New plains bison herd a source of pride for Sask. First Nation

A new herd of 37 plains bison now roams natural grassland roughly two kilometres from the Flying Dust First Nation townsite. Most of the bison were transferred from Elk Island National Park to the Meadow Lake, Sask. area earlier this month.

The Flying Dust First Nation received 31 bison from Elk Island National Park earlier this month

Plains bison destined for Saskatchewan's Flying Dust First Nation kick up snow as they run through the handling facility at Elk Island National Park. (Image courtesy of Elk Island National Park)

The Flying Dust First Nation is the home of a new plains bison herd.

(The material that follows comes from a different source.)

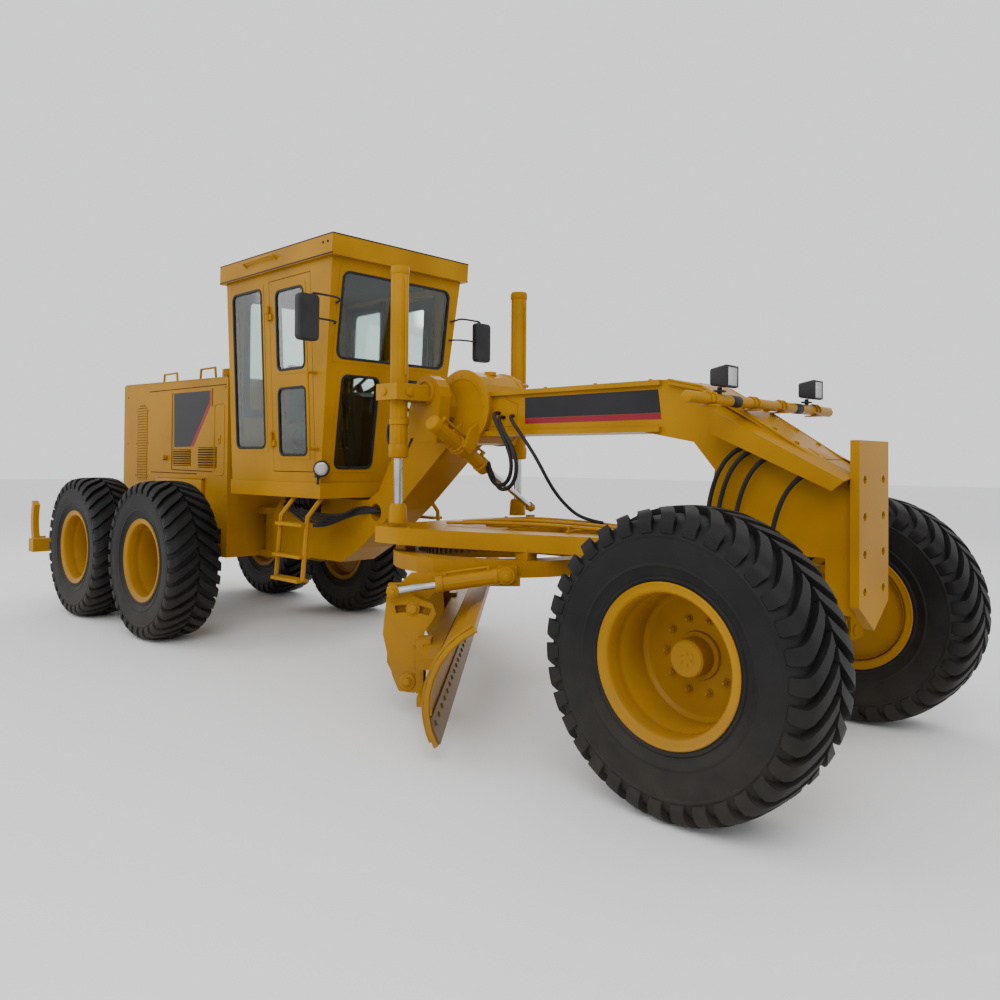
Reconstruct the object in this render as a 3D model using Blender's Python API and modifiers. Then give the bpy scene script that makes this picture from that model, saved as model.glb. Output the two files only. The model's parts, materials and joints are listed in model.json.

The band, located near Meadow Lake, Sask., received 31 bison from Elk Island National Park, Alta., earlier this month as part of the park's bison management program.

Another six bison have been added from a local ranch.

The new herd is now grazing on 230 acres of natural grassland about two kilometres from the Flying Dust townsite.

It just brings pride to the community, just to see them there.- Flying Dust First Nation Chief Jeremy Norman

Band chief Jeremy Norman said the bison are part of the band's focus on food sovereignty, as well as offer the chance to reconnect with the past.

"They are such a beautiful animal," he said. "It just brings pride to the community, just to see them there. Basically, the community wanted buffalo and they're a healthy food source."

Norman said they won't begin harvesting the herd for meat until they have at least 80 animals.

He estimated that is still three years away.

Even though plains bison have been roaming on a nearby ranch for years, Norman said there is a different feeling now that a new herd is owned by the First Nation.

"They feel it's something that belongs to them. They will see the rewards of it," he said. "So when it comes to harvesting time, it's the whole community that shares it."

Norman said it's also a good time to sell bison meat.

"The price, I believe right now, is about four dollars a pound for bison," he said. "I mean that's really good prices. So I mean if you wanted to make money off of it, that opportunity is definitely there."

Elk Island transferred 25 wood bison to the Saulteaux First Nation last year.